__What to produce__
Extract the full set of records, then give each one again exactly.

__Excerpted records__
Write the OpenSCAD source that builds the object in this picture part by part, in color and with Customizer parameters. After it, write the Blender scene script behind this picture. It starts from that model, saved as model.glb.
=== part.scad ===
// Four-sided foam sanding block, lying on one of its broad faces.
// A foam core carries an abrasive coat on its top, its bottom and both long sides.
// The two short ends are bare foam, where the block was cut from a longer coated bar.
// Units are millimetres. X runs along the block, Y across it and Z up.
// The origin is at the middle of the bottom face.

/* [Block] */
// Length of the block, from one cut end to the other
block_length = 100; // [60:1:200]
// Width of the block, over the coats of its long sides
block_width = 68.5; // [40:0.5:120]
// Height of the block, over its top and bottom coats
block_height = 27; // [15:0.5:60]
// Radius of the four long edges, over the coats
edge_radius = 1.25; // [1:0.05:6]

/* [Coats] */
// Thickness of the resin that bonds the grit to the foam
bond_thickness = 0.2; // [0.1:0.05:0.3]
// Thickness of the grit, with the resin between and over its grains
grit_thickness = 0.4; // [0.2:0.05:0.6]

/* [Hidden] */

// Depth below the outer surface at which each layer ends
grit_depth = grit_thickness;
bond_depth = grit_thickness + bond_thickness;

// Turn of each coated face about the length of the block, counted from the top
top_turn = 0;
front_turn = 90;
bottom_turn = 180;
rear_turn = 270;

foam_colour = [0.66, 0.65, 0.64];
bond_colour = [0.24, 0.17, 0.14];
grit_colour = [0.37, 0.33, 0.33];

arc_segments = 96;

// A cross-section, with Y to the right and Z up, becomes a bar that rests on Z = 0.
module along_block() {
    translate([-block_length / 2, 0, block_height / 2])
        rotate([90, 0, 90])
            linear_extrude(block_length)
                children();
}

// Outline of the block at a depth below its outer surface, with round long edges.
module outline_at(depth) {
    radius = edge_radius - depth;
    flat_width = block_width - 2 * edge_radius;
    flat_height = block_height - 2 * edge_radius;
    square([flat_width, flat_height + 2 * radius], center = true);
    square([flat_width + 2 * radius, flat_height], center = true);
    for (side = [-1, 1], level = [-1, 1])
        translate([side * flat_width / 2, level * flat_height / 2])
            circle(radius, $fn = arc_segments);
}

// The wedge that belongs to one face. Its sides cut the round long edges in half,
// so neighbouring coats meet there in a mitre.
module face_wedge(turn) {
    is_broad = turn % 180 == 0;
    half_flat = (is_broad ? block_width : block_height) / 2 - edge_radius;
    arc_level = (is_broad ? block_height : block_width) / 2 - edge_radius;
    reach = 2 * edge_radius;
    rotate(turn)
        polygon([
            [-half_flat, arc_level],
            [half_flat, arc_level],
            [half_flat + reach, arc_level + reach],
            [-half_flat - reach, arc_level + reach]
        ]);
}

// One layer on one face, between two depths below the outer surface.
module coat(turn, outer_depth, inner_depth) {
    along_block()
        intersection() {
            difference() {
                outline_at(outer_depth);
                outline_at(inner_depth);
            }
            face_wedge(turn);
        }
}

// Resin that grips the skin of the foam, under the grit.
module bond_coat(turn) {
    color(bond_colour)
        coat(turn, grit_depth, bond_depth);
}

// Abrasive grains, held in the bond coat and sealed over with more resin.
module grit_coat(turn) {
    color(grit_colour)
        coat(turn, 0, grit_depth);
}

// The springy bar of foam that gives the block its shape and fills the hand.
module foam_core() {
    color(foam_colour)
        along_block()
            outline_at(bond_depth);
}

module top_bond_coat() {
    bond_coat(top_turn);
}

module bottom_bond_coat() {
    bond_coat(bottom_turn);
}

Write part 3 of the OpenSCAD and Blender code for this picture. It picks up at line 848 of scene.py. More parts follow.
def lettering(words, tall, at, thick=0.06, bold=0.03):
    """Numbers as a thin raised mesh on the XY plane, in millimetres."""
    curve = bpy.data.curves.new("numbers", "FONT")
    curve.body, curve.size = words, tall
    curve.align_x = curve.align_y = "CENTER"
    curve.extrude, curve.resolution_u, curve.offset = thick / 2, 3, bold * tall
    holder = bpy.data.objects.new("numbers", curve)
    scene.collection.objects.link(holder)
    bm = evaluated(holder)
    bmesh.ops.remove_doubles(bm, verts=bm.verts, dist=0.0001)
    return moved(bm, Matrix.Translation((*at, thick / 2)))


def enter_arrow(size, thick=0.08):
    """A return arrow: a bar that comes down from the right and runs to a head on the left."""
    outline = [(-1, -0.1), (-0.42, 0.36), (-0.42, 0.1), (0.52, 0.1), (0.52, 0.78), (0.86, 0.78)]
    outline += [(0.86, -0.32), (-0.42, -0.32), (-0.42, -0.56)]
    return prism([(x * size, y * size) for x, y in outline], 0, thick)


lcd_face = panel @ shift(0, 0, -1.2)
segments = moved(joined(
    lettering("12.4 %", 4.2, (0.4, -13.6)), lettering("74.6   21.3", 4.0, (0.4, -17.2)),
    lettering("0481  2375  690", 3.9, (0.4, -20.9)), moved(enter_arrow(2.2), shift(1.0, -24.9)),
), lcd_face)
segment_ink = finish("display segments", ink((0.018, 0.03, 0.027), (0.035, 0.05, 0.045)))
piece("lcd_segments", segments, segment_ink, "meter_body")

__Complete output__
Write the OpenSCAD source that builds the object in this picture part by part, in color and with Customizer parameters. After it, write the Blender scene script behind this picture. It starts from that model, saved as model.glb.
=== part.scad ===
// Four-sided foam sanding block, lying on one of its broad faces.
// A foam core carries an abrasive coat on its top, its bottom and both long sides.
// The two short ends are bare foam, where the block was cut from a longer coated bar.
// Units are millimetres. X runs along the block, Y across it and Z up.
// The origin is at the middle of the bottom face.

/* [Block] */
// Length of the block, from one cut end to the other
block_length = 100; // [60:1:200]
// Width of the block, over the coats of its long sides
block_width = 68.5; // [40:0.5:120]
// Height of the block, over its top and bottom coats
block_height = 27; // [15:0.5:60]
// Radius of the four long edges, over the coats
edge_radius = 1.25; // [1:0.05:6]

/* [Coats] */
// Thickness of the resin that bonds the grit to the foam
bond_thickness = 0.2; // [0.1:0.05:0.3]
// Thickness of the grit, with the resin between and over its grains
grit_thickness = 0.4; // [0.2:0.05:0.6]

/* [Hidden] */

// Depth below the outer surface at which each layer ends
grit_depth = grit_thickness;
bond_depth = grit_thickness + bond_thickness;

// Turn of each coated face about the length of the block, counted from the top
top_turn = 0;
front_turn = 90;
bottom_turn = 180;
rear_turn = 270;

foam_colour = [0.66, 0.65, 0.64];
bond_colour = [0.24, 0.17, 0.14];
grit_colour = [0.37, 0.33, 0.33];

arc_segments = 96;

// A cross-section, with Y to the right and Z up, becomes a bar that rests on Z = 0.
module along_block() {
    translate([-block_length / 2, 0, block_height / 2])
        rotate([90, 0, 90])
            linear_extrude(block_length)
                children();
}

// Outline of the block at a depth below its outer surface, with round long edges.
module outline_at(depth) {
    radius = edge_radius - depth;
    flat_width = block_width - 2 * edge_radius;
    flat_height = block_height - 2 * edge_radius;
    square([flat_width, flat_height + 2 * radius], center = true);
    square([flat_width + 2 * radius, flat_height], center = true);
    for (side = [-1, 1], level = [-1, 1])
        translate([side * flat_width / 2, level * flat_height / 2])
            circle(radius, $fn = arc_segments);
}

// The wedge that belongs to one face. Its sides cut the round long edges in half,
// so neighbouring coats meet there in a mitre.
module face_wedge(turn) {
    is_broad = turn % 180 == 0;
    half_flat = (is_broad ? block_width : block_height) / 2 - edge_radius;
    arc_level = (is_broad ? block_height : block_width) / 2 - edge_radius;
    reach = 2 * edge_radius;
    rotate(turn)
        polygon([
            [-half_flat, arc_level],
            [half_flat, arc_level],
            [half_flat + reach, arc_level + reach],
            [-half_flat - reach, arc_level + reach]
        ]);
}

// One layer on one face, between two depths below the outer surface.
module coat(turn, outer_depth, inner_depth) {
    along_block()
        intersection() {
            difference() {
                outline_at(outer_depth);
                outline_at(inner_depth);
            }
            face_wedge(turn);
        }
}

// Resin that grips the skin of the foam, under the grit.
module bond_coat(turn) {
    color(bond_colour)
        coat(turn, grit_depth, bond_depth);
}

// Abrasive grains, held in the bond coat and sealed over with more resin.
module grit_coat(turn) {
    color(grit_colour)
        coat(turn, 0, grit_depth);
}

// The springy bar of foam that gives the block its shape and fills the hand.
module foam_core() {
    color(foam_colour)
        along_block()
            outline_at(bond_depth);
}

module top_bond_coat() {
    bond_coat(top_turn);
}

module bottom_bond_coat() {
    bond_coat(bottom_turn);
}

Write part 3 of the OpenSCAD and Blender code for this picture. It picks up at line 848 of scene.py. More parts follow.
def lettering(words, tall, at, thick=0.06, bold=0.03):
    """Numbers as a thin raised mesh on the XY plane, in millimetres."""
    curve = bpy.data.curves.new("numbers", "FONT")
    curve.body, curve.size = words, tall
    curve.align_x = curve.align_y = "CENTER"
    curve.extrude, curve.resolution_u, curve.offset = thick / 2, 3, bold * tall
    holder = bpy.data.objects.new("numbers", curve)
    scene.collection.objects.link(holder)
    bm = evaluated(holder)
    bmesh.ops.remove_doubles(bm, verts=bm.verts, dist=0.0001)
    return moved(bm, Matrix.Translation((*at, thick / 2)))


def enter_arrow(size, thick=0.08):
    """A return arrow: a bar that comes down from the right and runs to a head on the left."""
    outline = [(-1, -0.1), (-0.42, 0.36), (-0.42, 0.1), (0.52, 0.1), (0.52, 0.78), (0.86, 0.78)]
    outline += [(0.86, -0.32), (-0.42, -0.32), (-0.42, -0.56)]
    return prism([(x * size, y * size) for x, y in outline], 0, thick)


lcd_face = panel @ shift(0, 0, -1.2)
segments = moved(joined(
    lettering("12.4 %", 4.2, (0.4, -13.6)), lettering("74.6   21.3", 4.0, (0.4, -17.2)),
    lettering("0481  2375  690", 3.9, (0.4, -20.9)), moved(enter_arrow(2.2), shift(1.0, -24.9)),
), lcd_face)
segment_ink = finish("display segments", ink((0.018, 0.03, 0.027), (0.035, 0.05, 0.045)))
piece("lcd_segments", segments, segment_ink, "meter_body")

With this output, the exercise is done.